O bate-boca, pelo que se percebe, está longe do fim. Até o governo do Estado de Roraima, que antes se dizia a favor dos produtores, mudou de lado. Entrevistado por DINHEIRO RURAL há menos de um ano, o governador Anchieta Júnior afirmou que a demarcação da reserva em área contínua ia contra os interesses da população. No entanto, pouco fez para influenciar a decisão do STF (já que não tinha poder para descumprir esta decisão). Segundo Quartiero, Anchieta Júnior apenas usava os arrozeiros para negociar outras questões com o governo federal. Por estas e outras, os produtores temem sair desta briga com as mãos abanando, como já aconteceu anteriormente, não muito longe dali.

“Com os produtores da reserva São Marcos aconteceu a mesma coisa. Eles foram retirados há mais de seis anos e até hoje não viram a cor do dinheiro”, confirma Genor Facchio, um dos mais antigos rizicultores da região. “O Ibama está louco para arrumar alguma multa por danos ambientais na minha fazenda. Assim não precisam nem me indenizar”, conta. Segundo o produtor, a Funai já estipulou sua indenização em pouco mais de R$ 1 milhão, bem aquém dos R$ 15 milhões gastos em benfeitorias nas últimas décadas.

Insatisfeitos, os fazendeiros prometem ir à Justiça para resolver a questão, uma vez que terão que recomeçar suas atividades do zero e precisarão de dinheiro para isso. “Os valores das indenizações estão fora da realidade e vão ter que ser discutidos. Não é a Funai que determina os valores que devem ser pagos, mas sim a Justiça”, diz Luiz Valdemar Albrecht, advogado dos fazendeiros.

“Agora eles estão querendo nos multar por danos ambientais. Assim não precisam nem nos pagar” PAULO CÉSAR QUARTIERO, líder dos arrozeiros de Roraima

A decisão do Supremo Tribunal Federal de mandar retirar os produtores de arroz da Raposa-Serra do Sol pode interferir inclusive no futuro do agronegócio brasileiro, uma vez que existem hoje 22 processos semelhantes, sobre demarcação de terras indígenas, em andamento no Brasil. Caso os critérios sejam mantidos, muitos outros produtores rurais poderão ter o mesmo fim dos arrozeiros de Roraima. Por isso, eles pedem apoio.

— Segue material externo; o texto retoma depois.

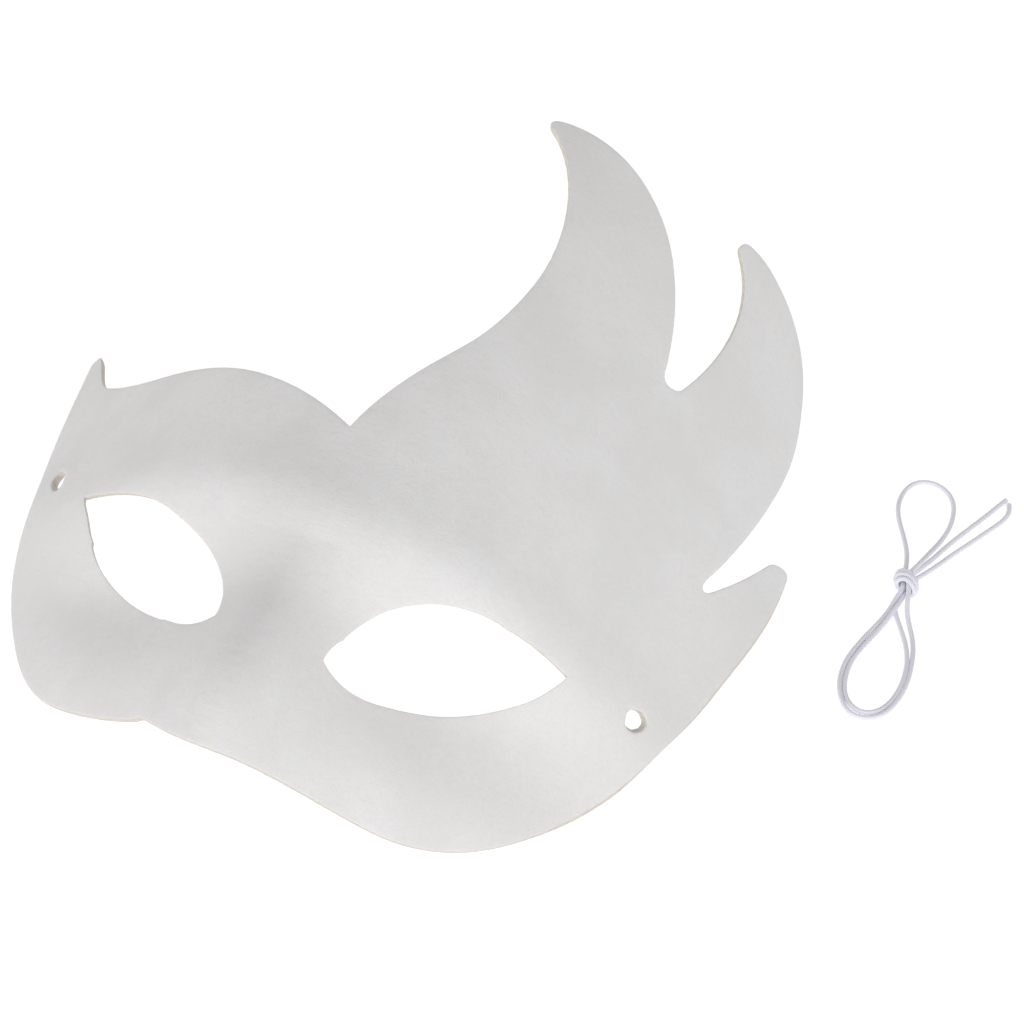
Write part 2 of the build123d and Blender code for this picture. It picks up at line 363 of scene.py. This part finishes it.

“Esta medida pode influenciar o futuro do Brasil, pois abrimos um precedente perigoso. Outras pessoas também poderão perder suas terras em breve. Não podemos mais ficar nas mãos do tridente do diabo”, completa Paulo César Quartiero, em referência clara ao Ibama, ao Incra e à Funai.

Com a saída dos produtores de arroz, a região, uma das mais produtivas do Brasil, deixará de colocar no mercado cerca de 320 mil toneladas por ano, o que fatalmente causará um aumento nos preços do produto na região Norte. Os índios, por sua vez, já deixaram claro que, mesmo com toda a estrutura pronta, não pretendem manter o cultivo de arroz na reserva. A lição que tiramos desta história é que se por um lado o governo acha que resolveu uma importante questão indígena, por outro pode ter aumentado o efetivo dos semterra no País. Lamentável.